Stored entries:
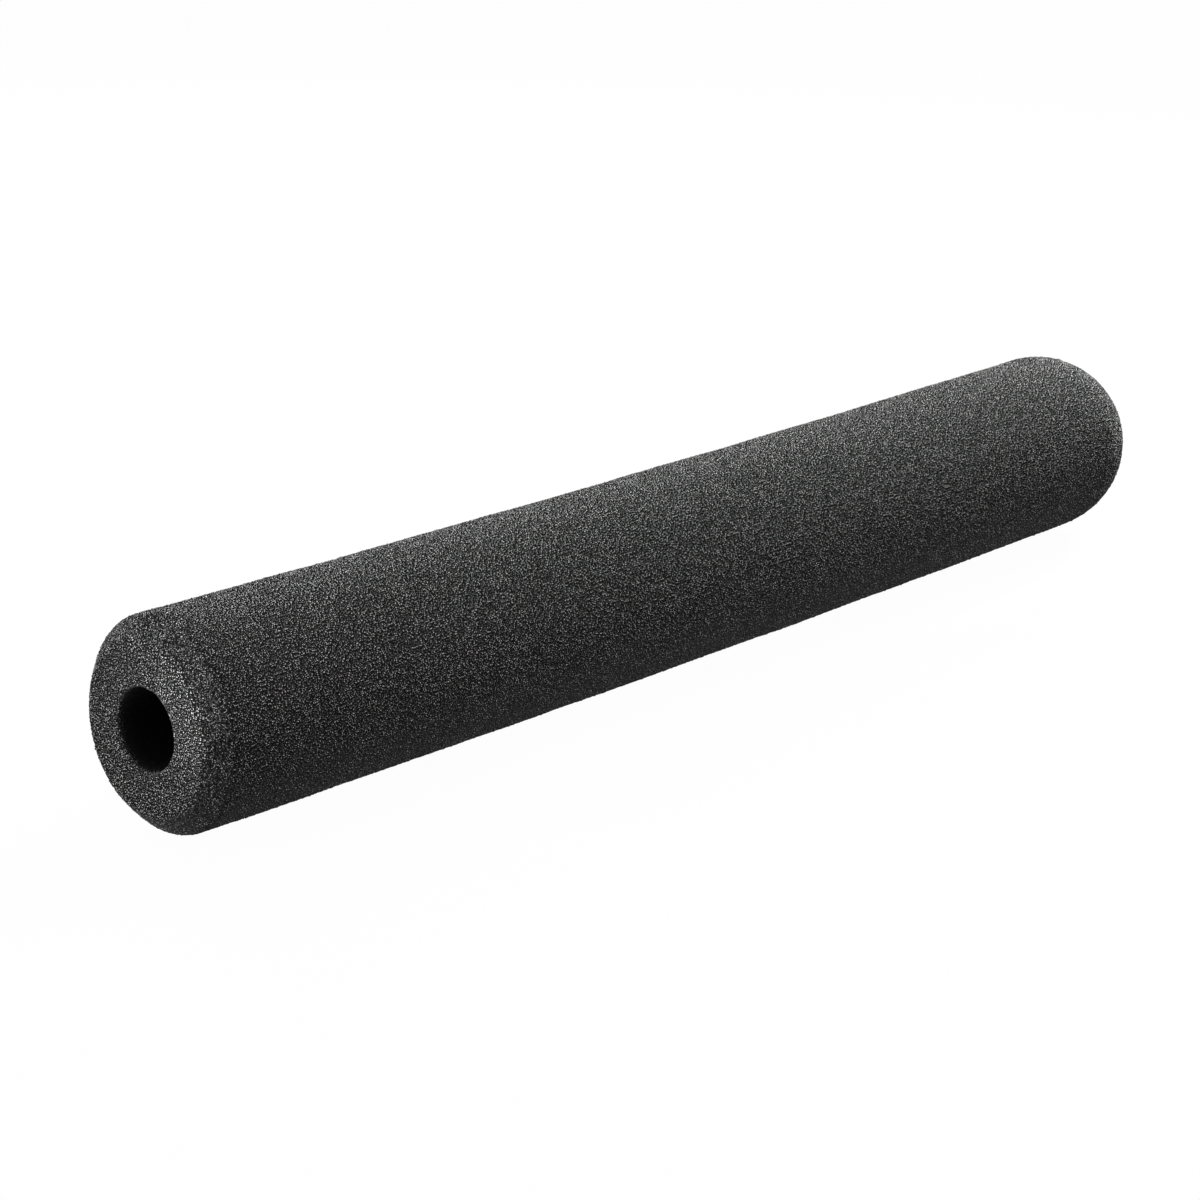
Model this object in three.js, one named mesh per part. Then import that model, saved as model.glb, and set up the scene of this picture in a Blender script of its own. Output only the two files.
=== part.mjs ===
// Foam windscreen for a long shotgun microphone: one piece of open-cell foam with a blind bore.
// Millimetres, +Z up. It lies along X: open end towards -X, domed tip towards +X, and the origin
// is on the axis at mid length.

import * as THREE from 'three';

// Driving dimensions
const outerDiameter = 50;
const overallLength = 360;
const boreDiameter = 19; // relaxed; it stretches over a barrel of 19 to 22
const tipWall = 22; // foam between the bore's blind end and the tip
const bevel = 5; // 45 degree cut round the open end, measured along the axis and across it
const softEdge = 1; // how far the rounding reaches either side of each edge

// Fineness of the facets
const roundSegments = 64;
const domeSegments = 14;
const edgeSegments = 3;

// Places worked out from them
const outerRadius = outerDiameter / 2;
const boreRadius = boreDiameter / 2;
const faceRadius = outerRadius - bevel;
const openEnd = -overallLength / 2;
const tip = overallLength / 2;
const boreEnd = tip - tipWall;
const domeCentre = tip - outerRadius;

// A point of the half outline: distance from the axis, then place along it.
function point(radius, along) {
  return new THREE.Vector2(radius, along);
}

// Points of a softened corner between two straight stretches of the outline.
function roundedCorner(before, corner, after) {
  const start = corner.clone().add(before.clone().sub(corner).setLength(softEdge));
  const end = corner.clone().add(after.clone().sub(corner).setLength(softEdge));
  return new THREE.QuadraticBezierCurve(start, corner, end).getPoints(edgeSegments);
}

// Points of the hemispherical tip, from the side of the tube to the axis.
function tipDome() {
  const quarterTurn = new THREE.EllipseCurve(
    0, domeCentre, outerRadius, outerRadius, 0, Math.PI / 2
  );
  const points = quarterTurn.getPoints(domeSegments);
  points[domeSegments] = point(0, tip);
  return points;
}

// Half outline of the foam, from the axis at the bore's blind end, out of the mouth, round the
// bevelled open end and along the side to the axis at the tip.
function foamOutline() {
  const boreCorner = point(boreRadius, boreEnd);
  const mouth = point(boreRadius, openEnd);
  const faceEdge = point(faceRadius, openEnd);
  const bevelEdge = point(outerRadius, openEnd + bevel);
  const sideEnd = point(outerRadius, domeCentre);
  return [
    point(0, boreEnd),
    boreCorner,
    ...roundedCorner(boreCorner, mouth, faceEdge),
    ...roundedCorner(mouth, faceEdge, bevelEdge),
    ...roundedCorner(faceEdge, bevelEdge, sideEnd),
    ...tipDome(),
  ];
}

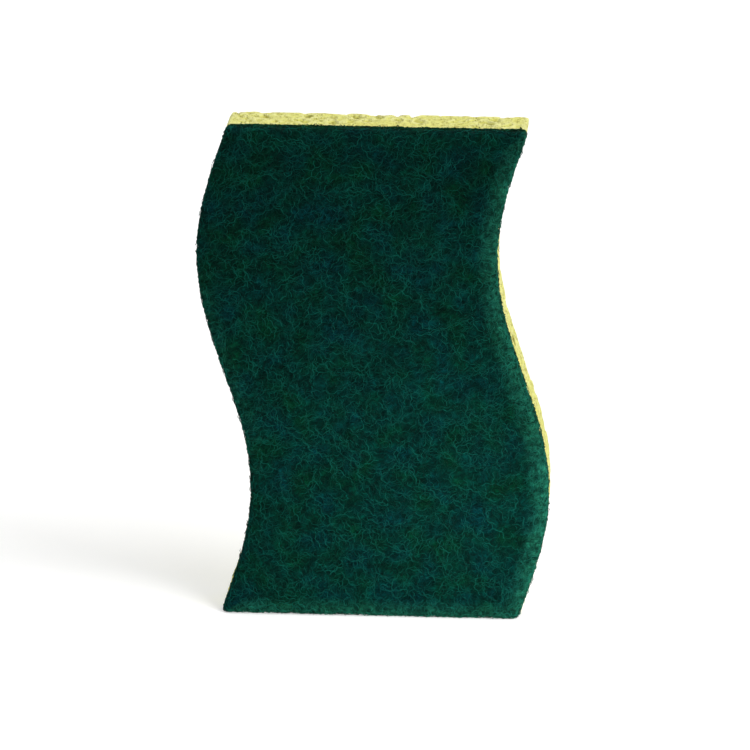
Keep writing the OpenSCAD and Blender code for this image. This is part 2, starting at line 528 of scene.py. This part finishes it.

PROBLEM TO SOLVE →
Write the listing out again, exactly as it reads.

EXERCISE RESULT →
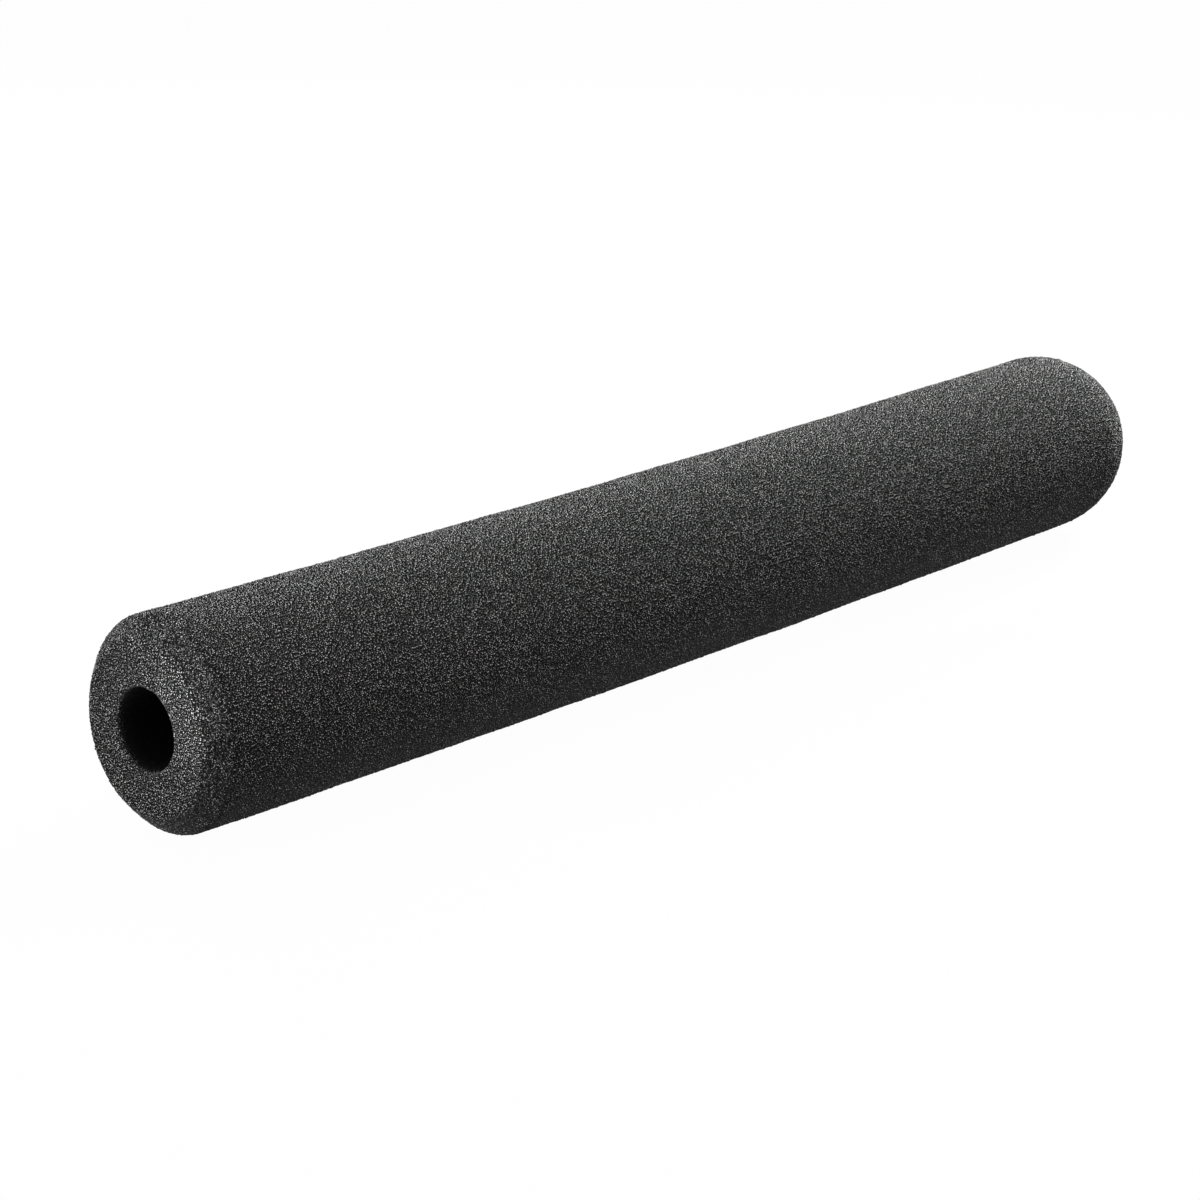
Model this object in three.js, one named mesh per part. Then import that model, saved as model.glb, and set up the scene of this picture in a Blender script of its own. Output only the two files.
=== part.mjs ===
// Foam windscreen for a long shotgun microphone: one piece of open-cell foam with a blind bore.
// Millimetres, +Z up. It lies along X: open end towards -X, domed tip towards +X, and the origin
// is on the axis at mid length.

import * as THREE from 'three';

// Driving dimensions
const outerDiameter = 50;
const overallLength = 360;
const boreDiameter = 19; // relaxed; it stretches over a barrel of 19 to 22
const tipWall = 22; // foam between the bore's blind end and the tip
const bevel = 5; // 45 degree cut round the open end, measured along the axis and across it
const softEdge = 1; // how far the rounding reaches either side of each edge

// Fineness of the facets
const roundSegments = 64;
const domeSegments = 14;
const edgeSegments = 3;

// Places worked out from them
const outerRadius = outerDiameter / 2;
const boreRadius = boreDiameter / 2;
const faceRadius = outerRadius - bevel;
const openEnd = -overallLength / 2;
const tip = overallLength / 2;
const boreEnd = tip - tipWall;
const domeCentre = tip - outerRadius;

// A point of the half outline: distance from the axis, then place along it.
function point(radius, along) {
  return new THREE.Vector2(radius, along);
}

// Points of a softened corner between two straight stretches of the outline.
function roundedCorner(before, corner, after) {
  const start = corner.clone().add(before.clone().sub(corner).setLength(softEdge));
  const end = corner.clone().add(after.clone().sub(corner).setLength(softEdge));
  return new THREE.QuadraticBezierCurve(start, corner, end).getPoints(edgeSegments);
}

// Points of the hemispherical tip, from the side of the tube to the axis.
function tipDome() {
  const quarterTurn = new THREE.EllipseCurve(
    0, domeCentre, outerRadius, outerRadius, 0, Math.PI / 2
  );
  const points = quarterTurn.getPoints(domeSegments);
  points[domeSegments] = point(0, tip);
  return points;
}

// Half outline of the foam, from the axis at the bore's blind end, out of the mouth, round the
// bevelled open end and along the side to the axis at the tip.
function foamOutline() {
  const boreCorner = point(boreRadius, boreEnd);
  const mouth = point(boreRadius, openEnd);
  const faceEdge = point(faceRadius, openEnd);
  const bevelEdge = point(outerRadius, openEnd + bevel);
  const sideEnd = point(outerRadius, domeCentre);
  return [
    point(0, boreEnd),
    boreCorner,
    ...roundedCorner(boreCorner, mouth, faceEdge),
    ...roundedCorner(mouth, faceEdge, bevelEdge),
    ...roundedCorner(faceEdge, bevelEdge, sideEnd),
    ...tipDome(),
  ];
}

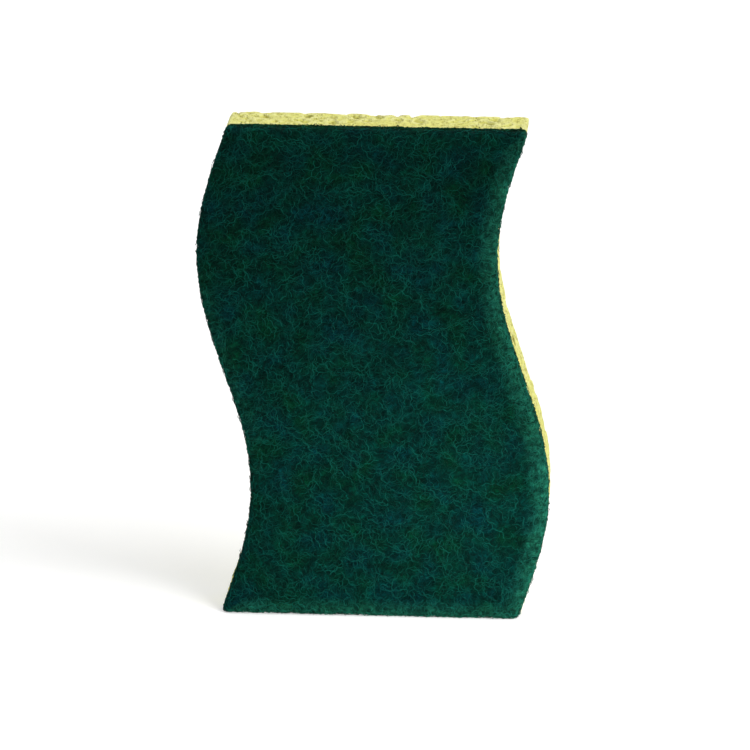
Keep writing the OpenSCAD and Blender code for this image. This is part 2, starting at line 528 of scene.py. This part finishes it.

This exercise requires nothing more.